Ayao Komatsu isn’t buying the early-season panic around Formula 1’s 2026 rules. Three grands prix into a brand-new technical era, the Haas team principal is urging the paddock to take a breath and let the evidence build before anyone reaches for the regulation spanners.
The conversation, though, is already well underway. Drivers have been vocal about the overall feel of the cars, while team bosses have pinpointed areas like the ability to go flat-out in qualifying as a potential pressure point. With a near 50-50 split between electrical power and the internal combustion engine now shaping everything from deployment to racecraft, the sport has started to ask an uncomfortable but inevitable question: are the rules delivering what F1 wanted?
Initial discussions between the FIA, FOM and the teams took place on 9 April, described by the governing body as “constructive dialogue on difficult topics”. Two further rounds of talks are scheduled for later in April, before the championship resumes in Miami, and it’s no secret that “small” tweaks are on the table.
Komatsu’s position is that the sport would be foolish to act as if three events provide anything like a full picture — especially when the calendar has already thrown wildly different demands at the new power units.
So far, the dataset is messy by design. Bahrain’s pre-season running is one thing; racing is another. Melbourne and Suzuka have leaned heavily into energy sensitivity, while Shanghai — in Komatsu’s view — offered a glimpse of what the 2026 concept can look like when the circuits allow the systems to breathe.
“Three different races, we saw again, three very different spectacles,” he said, and that line does a lot of work. It’s the crux of the argument against a quick-fix mindset: the variation isn’t necessarily a bug, it might be a feature — but only if the sport understands which levers it’s pulling.
Komatsu singled out Melbourne as a race where overtaking felt too easy, China as “very, very good”, and Suzuka as a weekend where passing became “quite difficult”. That spread matters. It suggests F1 isn’t dealing with a single obvious failure mode — it’s dealing with sensitivity. And in regulations this complex, sensitivity is exactly where unintended consequences breed.

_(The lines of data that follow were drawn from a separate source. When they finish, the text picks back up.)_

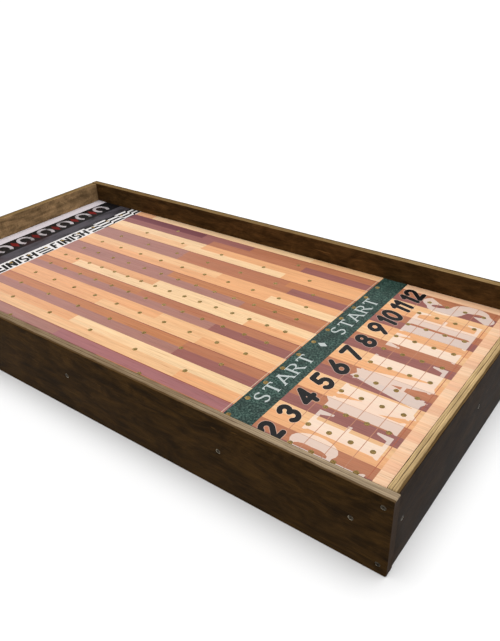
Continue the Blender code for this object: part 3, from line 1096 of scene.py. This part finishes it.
def wood_screw(screw, radius):
    """A countersunk screw with a cross recess and a thread.

    The thread's radius is core + ridge (1 - |2 frac(turns) - 1|)^2, where turns counts both the
    rise over the pitch and the angle; it tapers to a point over the last stretch.
    """
    count = 32
    around = circle((0, 0), 1.0, count)
    spin = math.radians(37 * SCREWS.index(screw) % 90)
    turn = np.array([(math.cos(spin), math.sin(spin)), (-math.sin(spin), math.cos(spin))])
    wide, narrow = (cross_outline(*size) @ turn for size in (RECESS_MOUTH, RECESS_FLOOR))
    points, triangles = cut_out(around * (radius - HEAD_EDGE), [wide])
    bottom, floor = cut_out(narrow)
    shells = [(at_height(points, 0.0), triangles),
              tube([at_height(wide, 0.0)[::-1], at_height(narrow, -RECESS_DEPTH)[::-1]]),
              (at_height(bottom, -RECESS_DEPTH), floor)]
    depth = np.concatenate([HEAD_DEPTHS, np.linspace(THREAD_START, screw.length - 0.0004, 118)])
    angle = np.arange(count) * math.tau / count
    turns = depth[:, None] / THREAD_PITCH + angle[None] / math.tau
    wave = (1 - np.abs(2 * (turns % 1.0) - 1)) ** 2
    taper = np.clip((screw.length - depth) / 0.006, 0.05, 1.0)[:, None]
    shank = (THREAD_CORE + THREAD_RIDGE * wave) * taper
    shank[:4] = np.array([radius - HEAD_EDGE, radius, radius, THREAD_CORE + THREAD_RIDGE])[:, None]
    body = np.concatenate([np.cos(angle)[None, :, None] * shank[:, :, None],
                           np.sin(angle)[None, :, None] * shank[:, :, None],
                           np.broadcast_to(-depth[:, None, None], (*shank.shape, 1))], axis=2)
    shells += [tube(body), cap(body[-1])]
    up, out = np.array([0.0, 0.0, 1.0]), screw.outward()
    basis = np.array([np.cross(up, out), up, out])
    return [(points @ basis + screw.head, faces) for points, faces in shells]


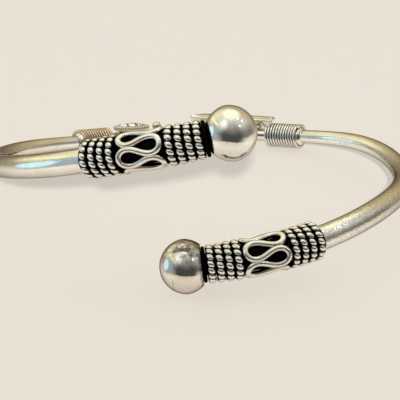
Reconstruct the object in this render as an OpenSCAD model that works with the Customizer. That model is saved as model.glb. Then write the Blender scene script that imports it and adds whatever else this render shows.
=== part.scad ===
// Open bypass bangle: one tapered round bar, a decorated cap and a ball on each end, and two wire
// wraps at the back with a stone in a setting and a polished leaf between them.
// The bangle is drawn as it lies on a table: the right ball and both wire wraps touch z = 0.
// Angles go round the ring from the middle of the back: left is negative, right is positive.

/* [Ring] */
// Radius from the middle of the ring to the centreline of the bar
ring_r = 33; // [31:0.5:36]
// Sides of the round bar
bar_sides = 12; // [10:2:16]
// Angle that the left cap reaches to
left_reach = 178.4; // [176:0.1:182]
// Angle that the right cap reaches to
right_reach = 183.3; // [180:0.1:185]

/* [Balls] */
// Diameter of a ball across the bar
ball_d = 8.05; // [7.7:0.05:8.4]
// Length of a ball along the bar
ball_len = 7.5; // [7.2:0.1:7.6]
// Distance from the left cap's face to its ball's middle
left_ball_out = 3.25; // [2.4:0.05:3.3]
// Distance from the right cap's face to its ball's middle
right_ball_out = 2.45; // [2.4:0.05:3.1]

/* [Caps] */
// Length of the left cap
left_cap_len = 18.46; // [17.85:0.01:19]
// Length of the right cap
right_cap_len = 17.85; // [17.85:0.05:19]
// Outer radius of a cap
cap_r = 3; // [2.9:0.05:3.2]
// Radius of the plain collar next to the ball
collar_r = 2.65; // [2.5:0.05:2.8]
// Radius of the sleeve under the ropes
seat_r = 1.6; // [1.5:0.05:1.6]
// Depth that the bar goes into a cap
spigot_len = 3; // [2:0.5:4]

/* [Ropes] */
// Thickness of the twisted wire
rope_d = 1.16; // [1:0.02:1.2]
// Lay of the rope: beads seen round one ring
rope_beads = 16; // [12:2:20]
// How much smaller each ring of the outer band is than the next one in
rope_step = 0.05; // [0:0.01:0.06]

/* [Serpentine] */
// Waves round a cap
wave_count = 5; // [4:1:6]
// Furthest angle that the wire swings to, from straight round the cap
wave_swing = 116; // [108:0.5:116]
// Thickness of the serpentine wire
wave_wire_d = 0.9; // [0.7:0.05:0.95]
// Turn of the first loop round the bar, from straight outward
wave_turn = 3; // [0:1:71]

/* [Wire wraps] */
// Angles of the middles of the left and the right wrap
wrap_at = [31, 32.2];
// Outer radius of a wrap
wrap_r = 2.2; // [2.1:0.05:2.4]
// Thickness of its wire
wrap_wire_d = 0.5; // [0.4:0.02:0.52]
// Distance from one turn to the next
wrap_pitch = 0.54; // [0.54:0.01:0.6]
// Turns of wire
wrap_turns = 12; // [8:1:13]

/* [Stone] */
// Angle of the setting
setting_at = -17.9; // [-19:0.1:-17]
// Half length and half width of the setting over its twisted rim
setting_size = [3.4, 2];
// Height of the setting's lip above the bar's centreline
setting_top = 2.3; // [2.2:0.05:2.7]
// Lean of the setting away from the middle of the ring
setting_lean = 8; // [0:1:15]
// Thickness of the rim's twisted wire
rim_d = 0.8; // [0.5:0.05:0.8]

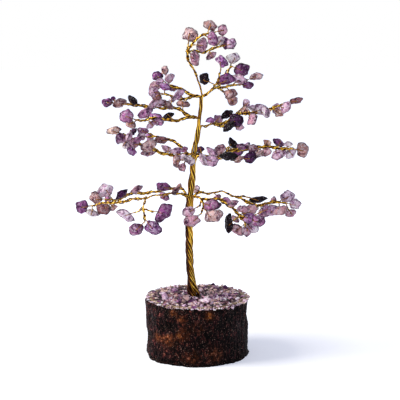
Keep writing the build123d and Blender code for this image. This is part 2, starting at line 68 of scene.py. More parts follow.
def fullTurn(count):
    return [index * tau / count for index in range(count)]


def turned(x, y, angle):
    return x * cos(angle) - y * sin(angle), x * sin(angle) + y * cos(angle)


def addObject(name, data, spot=None):  # a camera or lamp stands at its spot and looks at the tree
    made = bpy.data.objects.new(name, data)
    if spot is not None:
        made.location = spot
        made.rotation_euler = (aimPoint - Vector(spot)).to_track_quat("-Z", "Y").to_euler()
    scene.collection.objects.link(made)
    return made


# Camera, at the photo's angle
cameraFit = {"lens": 146.9, "sensor": 36.0}
cameraData = bpy.data.cameras.new("camera")
cameraData.lens = cameraFit["lens"]
cameraData.sensor_width = cameraFit["sensor"]
scene.camera = addObject("camera", cameraData, eyePoint)


# Material helpers
def addNode(tree, kind, inputs=None, **settings):
    made = tree.nodes.new("ShaderNode" + kind)
    for name, value in settings.items():
        setattr(made, name, value)
    for socket, value in (inputs or {}).items():
        if isinstance(value, bpy.types.NodeSocket):
            tree.links.new(value, made.inputs[socket])
        else:
            made.inputs[socket].default_value = value
    return made


def startMaterial(name, **sockets):
    material = bpy.data.materials.new(name)
    material.use_nodes = True
    shader = material.node_tree.nodes["Principled BSDF"]
    for socket, value in sockets.items():
        shader.inputs[socket.replace("_", " ")].default_value = value
    return material, material.node_tree, shader


def setColour(tree, shader, colour):
    tree.links.new(colour, shader.inputs["Base Color"])


def objectSpot(tree):
    return addNode(tree, "TexCoord").outputs["Object"]


def pointTone(tree, output="Color", name="tone"):  # the tone that a heap gives each point
    return addNode(tree, "Attribute", attribute_name=name).outputs[output]


def grainNoise(tree, scale, detail=3.0, stretch=(1, 1, 1), rough=0.55):
    squeeze = addNode(tree, "Mapping", {"Vector": objectSpot(tree), "Scale": stretch})
    return addNode(tree, "TexNoise", {"Vector": squeeze.outputs[0], "Scale": scale, "Detail": detail,
                                      "Roughness": rough}).outputs["Fac"]


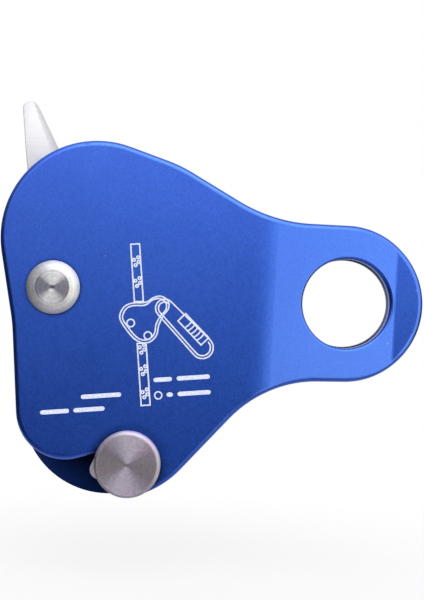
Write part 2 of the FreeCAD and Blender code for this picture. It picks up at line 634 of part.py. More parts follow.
small_pin(rivets, "dims.pin_rad", PIN_FRONT, "dims.pin_head", "dims.pin_head_high",
          f"({second[0]}) - ({first[0]})", f"({second[1]}) - ({first[1]})")

# ---- checks and export ------------------------------------------------------------------
SOLIDS = {"backstop_rivets": len(BLOCK_PINS)}
doc.recompute()
os.makedirs("parts", exist_ok=True)
for item in doc.Objects:
    if "Invalid" in item.State or "Error" in item.State:
        raise RuntimeError(f"{item.Name} is {item.State}")
for item in doc.Objects:
    if item.TypeId != "PartDesign::Body":
        continue
    shape = item.Shape
    if shape.isNull() or not shape.isValid() or len(shape.Solids) != SOLIDS.get(item.Label, 1):
        raise RuntimeError(f"{item.Label} has a bad shape")
    print(item.Label, round(shape.Volume, 1))
    shape.exportStep(f"parts/{item.Label}.step")
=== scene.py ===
"""Looks for the rope-grab ascender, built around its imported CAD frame."""
import math
import bmesh
import bpy
from mathutils import Matrix, Vector


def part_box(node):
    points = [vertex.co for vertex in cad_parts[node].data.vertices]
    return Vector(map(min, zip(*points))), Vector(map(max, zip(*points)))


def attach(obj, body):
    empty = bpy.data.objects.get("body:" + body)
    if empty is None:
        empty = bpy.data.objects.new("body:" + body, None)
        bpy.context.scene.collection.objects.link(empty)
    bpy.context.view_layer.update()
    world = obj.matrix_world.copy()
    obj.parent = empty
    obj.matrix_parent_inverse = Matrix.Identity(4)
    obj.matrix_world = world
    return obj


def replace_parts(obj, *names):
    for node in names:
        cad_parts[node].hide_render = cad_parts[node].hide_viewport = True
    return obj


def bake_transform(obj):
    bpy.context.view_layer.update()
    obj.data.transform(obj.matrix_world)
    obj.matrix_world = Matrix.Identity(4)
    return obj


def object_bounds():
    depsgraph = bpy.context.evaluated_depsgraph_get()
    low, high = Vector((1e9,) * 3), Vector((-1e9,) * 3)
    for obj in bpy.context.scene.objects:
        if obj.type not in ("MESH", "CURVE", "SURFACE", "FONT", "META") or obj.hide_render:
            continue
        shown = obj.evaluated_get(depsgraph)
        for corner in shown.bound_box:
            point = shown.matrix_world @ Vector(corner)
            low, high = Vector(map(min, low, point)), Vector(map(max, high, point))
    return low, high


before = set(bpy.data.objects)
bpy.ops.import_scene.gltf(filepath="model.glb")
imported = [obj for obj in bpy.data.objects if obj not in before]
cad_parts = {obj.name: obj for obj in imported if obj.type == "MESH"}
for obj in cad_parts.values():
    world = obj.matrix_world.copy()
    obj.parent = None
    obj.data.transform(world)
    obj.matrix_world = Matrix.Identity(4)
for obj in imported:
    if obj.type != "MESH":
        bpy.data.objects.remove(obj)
cad_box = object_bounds()
MM = 0.001
FULL_TURN = 2 * math.pi


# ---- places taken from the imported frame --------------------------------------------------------
def middle(node):
    low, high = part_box(node)
    return (low + high) / 2


axle = middle("cam_axle")
stud = middle("latch_stud")
front_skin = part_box("front_plate")[0].y

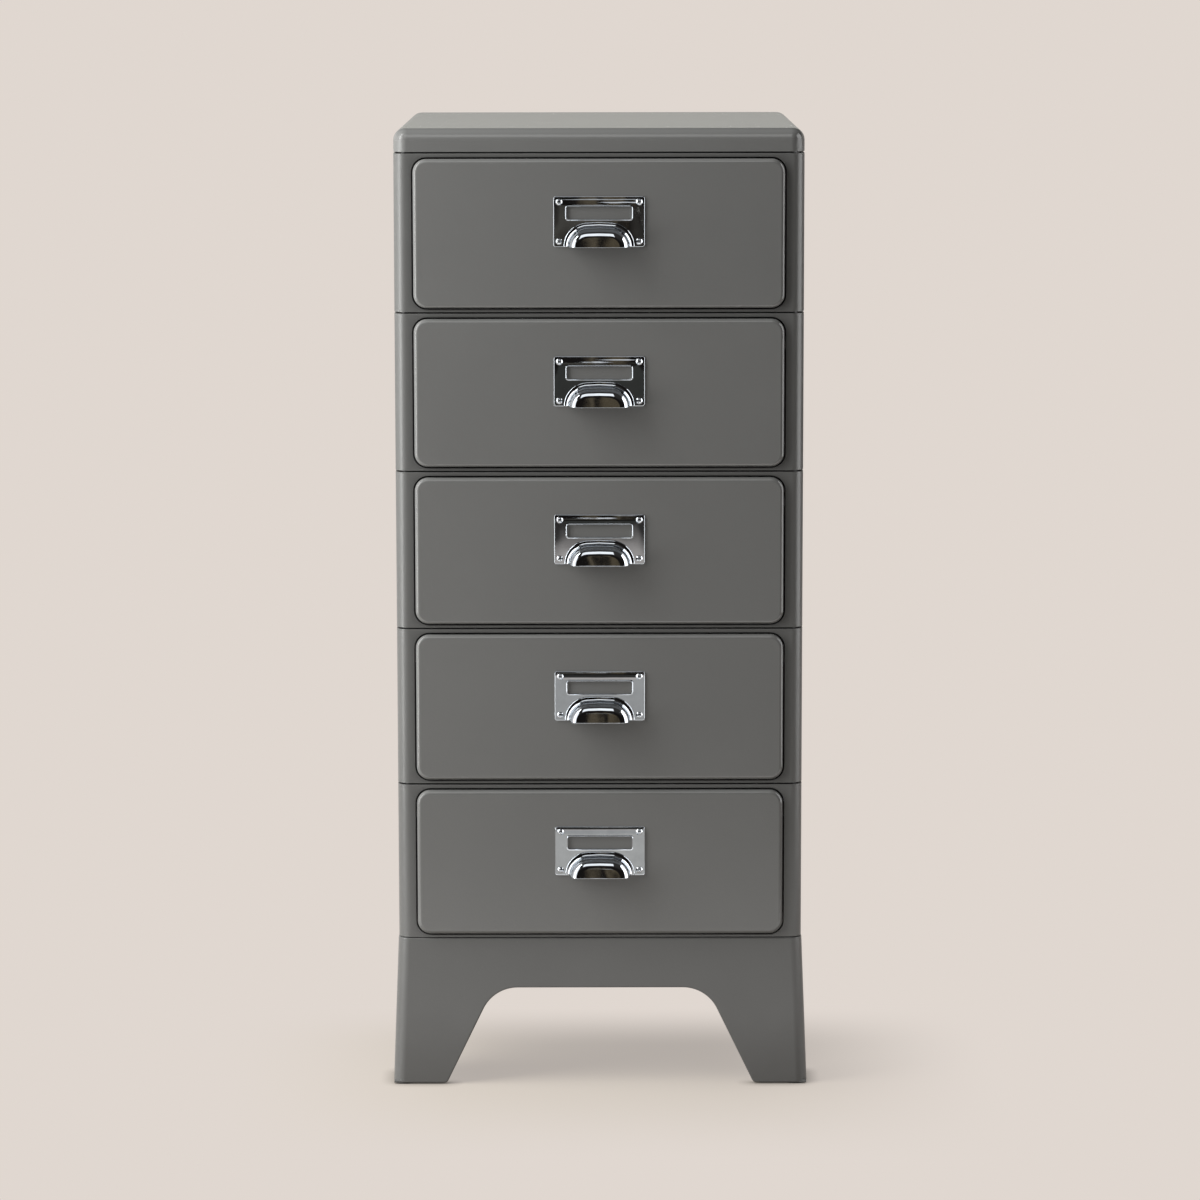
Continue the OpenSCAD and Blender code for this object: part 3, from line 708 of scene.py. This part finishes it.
def wallCorners(lower, upper, edge, facing):
    # the four corners of a left-out wall strip, anticlockwise from the upper right as that side is drawn
    first, second = edge, edge + 1
    if facing == "front":
        return [upper[second], upper[first], lower[first], lower[second]]
    return [upper[first], upper[second], lower[second], lower[first]]


def makeOpening(mesh, i, loops, wall, innerWall, edge, gap):
    # the face around the drawer, bent back into the return
    size = housingSizes
    low, high = frontBoxes[i]
    width = high.x - low.x + 2 * size["frontGap"]
    height = high.z - low.z + 2 * size["frontGap"]
    radius = frontSizes["cornerRadius"] + size["frontGap"]
    bend, sheet, steps = size["openingBend"], size["sheet"], size["steps"]
    loopAt = frontLoopAt(width, height, radius, steps, faceY, (low.z + high.z) / 2)
    profile = [(-bend + x, -bend + y) for x, y in arc(0, 0, bend, 90, 0, size["bendSteps"])]
    bent = len(profile) - 1
    profile += [(0, -size["returnDepth"]), (-sheet, -size["returnDepth"]), (-sheet, -sheet)]
    rings = sweepProfile(mesh, profile, loopAt, False, False)
    # painted shade on the opening's bend and down the return, darkest inside
    markLoops(gap, rings[:bent], size["bendShadeShare"])
    markLoops(gap, rings[bent:-1])
    fillFrame(mesh, wallCorners(loops[wall], loops[wall + 1], edge, "front"), rings[0], steps)
    fillFrame(mesh, wallCorners(loops[innerWall + 1], loops[innerWall], edge, "front"), rings[-1], steps)


def makeBackFrame(mesh, loops, wall, innerWall, edge, middleZ, height):
    # the frame at the back, with the back panel behind its window
    size = housingSizes
    steps, sheet = size["steps"], size["sheet"]
    width = cabinetWidth - 2 * (size["cornerRadius"] + size["backLap"] + sheet)
    windowHeight = height - 2 * (size["backLap"] + size["seamBend"] + sheet)
    backY = middleY + cabinetDepth / 2
    points = roundedLoop(width, windowHeight, size["backCorner"], steps)
    outside = addLoop(mesh, [(x, backY, middleZ + z) for x, z in points])
    inside = addLoop(mesh, [(x, backY - sheet, middleZ + z) for x, z in points])
    bridge(mesh, outside, inside)
    fillFrame(mesh, wallCorners(loops[wall], loops[wall + 1], edge, "back"), outside, steps)
    fillFrame(mesh, wallCorners(loops[innerWall + 1], loops[innerWall], edge, "back"), inside, steps)


makeTopCover()
for number in drawerNumbers:
    makeHousing(number)
    makeDrawerFront(number)
print("cover, housings and drawer fronts made")


# Drawer trays

traySizes = {
    "sheet": 0.0008, "cornerRadius": 0.0035, "bendRadius": 0.0015, "railWidth": 0.0094, "railEdge": 0.008,
    "railBend": 0.0016, "glideGap": 0.0003, "leastRadius": 0.0001, "steps": 6, "bendSteps": 5,
}


def makeTray(i):
    size = traySizes
    low, high = trayBoxes[i]
    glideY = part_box(f"drawer_glides_{i}")[0].y
    sheet, bend, height = size["sheet"], size["bendRadius"], high.z - low.z
    outerBend = bend + sheet
    halfWidth = high.x - size["railWidth"]
    centreY = (low.y + high.y) / 2

    def loopAt(inset, level):
        points = roundedLoop(2 * (halfWidth - inset), high.y - low.y - 2 * inset,
                             max(size["cornerRadius"] - inset, size["leastRadius"]), size["steps"])
        return [(x, centreY + y, low.z + level) for x, y in points]

    third, steps = sheet / 3, size["bendSteps"]
    profile = [(outerBend - x, outerBend + y) for x, y in arc(0, 0, outerBend, -90, 0, steps)]
    profile += [(0, height - third), (third, height), (2 * third, height), (sheet, height - third)]
    profile += [(outerBend - x, outerBend + y) for x, y in arc(0, 0, bend, 0, -90, steps)]
    mesh = bmesh.new()
    sweepProfile(mesh, profile, loopAt)
    for side in (-1, 1):
        addRail(mesh, side, low, high, halfWidth, glideY)
    place(finishPiece(mesh, f"drawerTray{i}", paint), f"drawer_{i}", "paint", f"drawer_tray_{i}")


def addRail(mesh, side, low, high, halfWidth, glideY):
    # the rail folds out of the tray's upper edge and turns down; its turned edge stops at the nylon glide
    size = traySizes
    sheet, bend, radius, steps = size["sheet"], size["railBend"], size["cornerRadius"], size["bendSteps"]
    top, outside, inside = high.z, high.x, halfWidth - sheet / 2
    stop = glideY - size["glideGap"]
    turned = [(inside, top - sheet), (inside, top)]
    turned += arc(outside - bend, top - bend, bend, 90, 0, steps)
    turned += [(outside, top - size["railEdge"]), (outside - sheet, top - size["railEdge"])]
    turned += arc(outside - bend, top - bend, bend - sheet, 0, 90, steps)
    extrudeSection(mesh, turned, side, low.y + radius, stop)
    flat = [(inside, top - sheet), (inside, top), (outside, top), (outside, top - sheet)]
    extrudeSection(mesh, flat, side, stop, high.y - radius)


def extrudeSection(mesh, section, side, y0, y1):
    first = addLoop(mesh, [(side * x, y0, z) for x, z in section])
    second = addLoop(mesh, [(side * x, y1, z) for x, z in section])
    bridge(mesh, first, second)
    mesh.faces.new(first)
    mesh.faces.new(second)


for number in drawerNumbers:
    makeTray(number)
print("trays made")


# Label plates

plateSizes = {
    "edgeRadius": 0.0006, "edgeSteps": 4, "cornerRadius": 0.002, "leastRadius": 0.0002, "steps": 6,
    "windowWidth": 0.059, "windowHeight": 0.0116, "windowRise": 0.0078, "windowRadius": 0.0018,
    "rimWidth": 0.0006, "rimHeight": 0.0006, "rimStart": 0.0002, "rimFoot": (0.0008, 0.0003),
    "rimArc": (20, 160), "rimSteps": 5, "sharpAngle": 50,
    "bendHeight": 0.0082, "bendFall": 0.0004, "bendLoops": (0.06, 0.25, 0.45, 0.65, 0.85),
}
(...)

This is where the political tone of the debate becomes almost as important as the technical one. F1 has lived through too many eras where one kneejerk change leads to another, then another, until the rules are patched into something no one originally intended. Komatsu is effectively arguing for discipline: test the small changes, measure the outcome, and only then decide whether anything more aggressive is needed.
“Those small adjustments can actually make a big impact in terms of safety as well as the sporting spectacle,” he said, underlining that this isn’t just about whether the cars look good on TV. If energy management is pushing drivers into awkward behaviour — lifting in unexpected places, defending differently, committing to overtakes with less margin — it’s easy to see why the FIA is listening closely.
But Komatsu is also pushing back against the idea that the product is already broken. His read is that the Shanghai race, at least, showed the rules can produce exactly the kind of grand prix F1 wants in this new era. The danger, as he sees it, is reacting to a single “bad” weekend, then discovering five races later that the adjustment has bent the racing in a different and equally undesirable direction.
“The last thing we want is to do some kneejerk reaction based on one data sample,” Komatsu warned, pointing to the risk of triggering a cycle of constant corrections.
That’s a familiar fear inside team factories too. Even minor regulatory trims can cause major resource shifts — and 2026 is already a high-cost, high-complexity landscape with teams still discovering the edges of the new power and aero package. If the sport starts moving goalposts too early, it won’t just change the on-track show; it’ll change development priorities, the competitive order, and the rate at which some teams can recover.
Komatsu also made a pointed observation about the mood in the room: he doesn’t sense teams pushing for tweaks purely for competitive gain. In a paddock that rarely misses a chance to dress self-interest in the language of “the sport”, it’s an interesting claim — and perhaps a sign that everyone recognises how exposed they all are right now. Nobody wants to spend half a season engineering towards one interpretation of the rules only for the fundamentals to be shifted underneath them.
His broader timeline is telling, too. If there is going to be a bigger decision, Komatsu expects clarity closer to mid-season, when F1 has seen the cars across a wider range of circuits and the trendlines stop jumping around. Until then, he’s advocating incrementalism: make a few minor adjustments, study the sensitivity, then decide what — if anything — needs to be more substantial for next year.
For now, Haas’ boss is essentially asking the paddock to remember the obvious: F1 chose a radical reset for 2026, and radical resets take time to stabilise. The sport can’t pretend three races are enough to declare success — or failure. The smarter move is to keep the debate open, the changes measured, and the panic in check.